**Task to carry out:** Identify the lines holding "this" and copy them.

**Data lines:**
────────

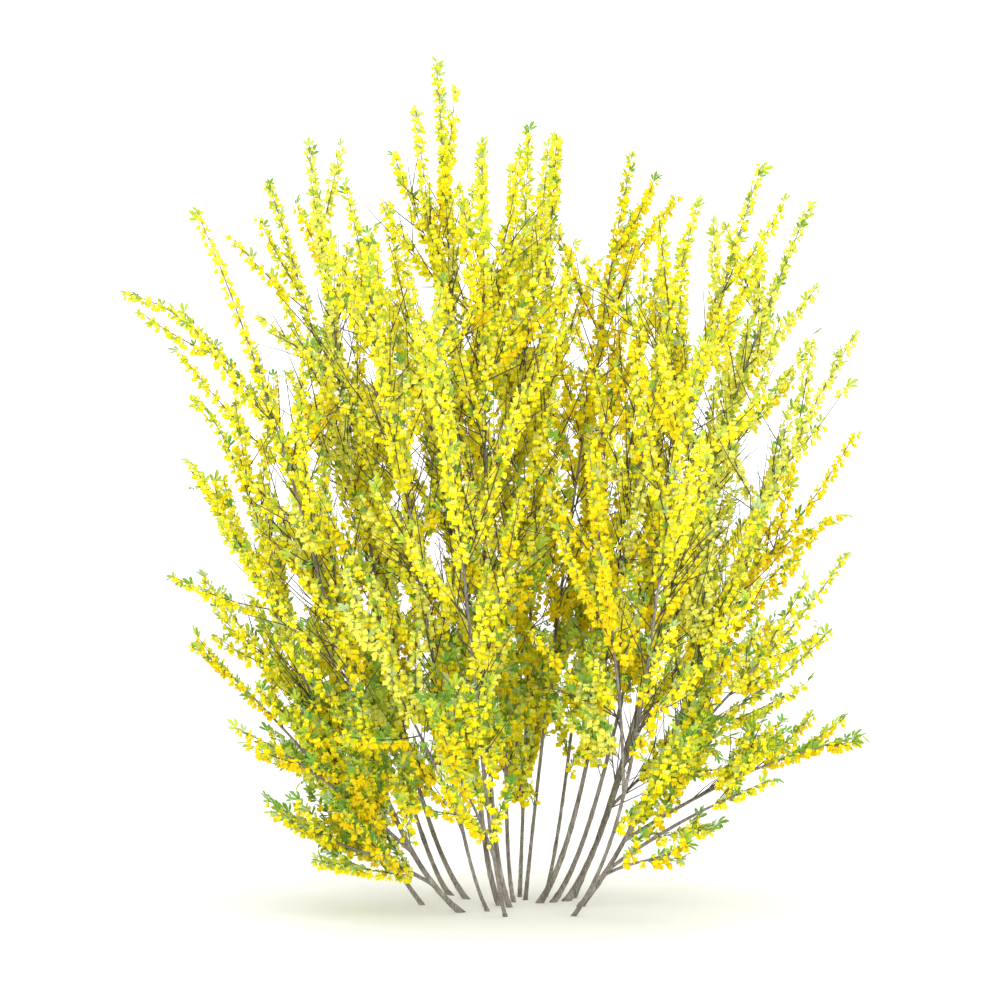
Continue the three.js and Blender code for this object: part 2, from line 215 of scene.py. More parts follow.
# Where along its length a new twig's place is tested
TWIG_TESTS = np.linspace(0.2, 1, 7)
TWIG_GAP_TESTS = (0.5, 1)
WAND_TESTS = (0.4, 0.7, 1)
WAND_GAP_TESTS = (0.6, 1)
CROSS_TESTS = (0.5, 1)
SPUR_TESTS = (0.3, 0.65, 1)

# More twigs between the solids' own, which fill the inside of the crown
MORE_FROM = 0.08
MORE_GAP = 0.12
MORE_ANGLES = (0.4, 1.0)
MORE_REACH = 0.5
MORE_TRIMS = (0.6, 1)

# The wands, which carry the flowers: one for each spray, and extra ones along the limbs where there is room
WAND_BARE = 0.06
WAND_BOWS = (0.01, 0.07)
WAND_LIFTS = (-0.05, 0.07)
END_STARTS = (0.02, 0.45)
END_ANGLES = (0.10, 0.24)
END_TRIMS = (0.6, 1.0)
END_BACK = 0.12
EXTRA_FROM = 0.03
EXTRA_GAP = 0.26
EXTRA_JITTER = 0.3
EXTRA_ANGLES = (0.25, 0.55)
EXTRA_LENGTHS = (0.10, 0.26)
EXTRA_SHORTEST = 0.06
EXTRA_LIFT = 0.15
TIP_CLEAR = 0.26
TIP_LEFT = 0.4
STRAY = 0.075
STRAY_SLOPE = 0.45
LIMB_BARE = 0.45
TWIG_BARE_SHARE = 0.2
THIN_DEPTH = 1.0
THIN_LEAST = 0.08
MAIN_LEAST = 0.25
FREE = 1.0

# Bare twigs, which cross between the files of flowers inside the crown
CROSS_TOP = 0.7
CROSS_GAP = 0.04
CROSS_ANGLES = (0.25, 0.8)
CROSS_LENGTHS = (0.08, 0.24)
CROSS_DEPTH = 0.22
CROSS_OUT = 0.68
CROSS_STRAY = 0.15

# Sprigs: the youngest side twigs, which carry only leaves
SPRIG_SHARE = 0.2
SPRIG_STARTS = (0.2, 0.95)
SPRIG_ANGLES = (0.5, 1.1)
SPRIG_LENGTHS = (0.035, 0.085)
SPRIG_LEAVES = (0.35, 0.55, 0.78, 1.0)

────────

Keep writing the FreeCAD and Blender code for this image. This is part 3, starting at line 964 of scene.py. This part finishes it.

────────

**Output of the exercise:**
Continue the three.js and Blender code for this object: part 2, from line 215 of scene.py. More parts follow.
Keep writing the FreeCAD and Blender code for this image. This is part 3, starting at line 964 of scene.py. This part finishes it.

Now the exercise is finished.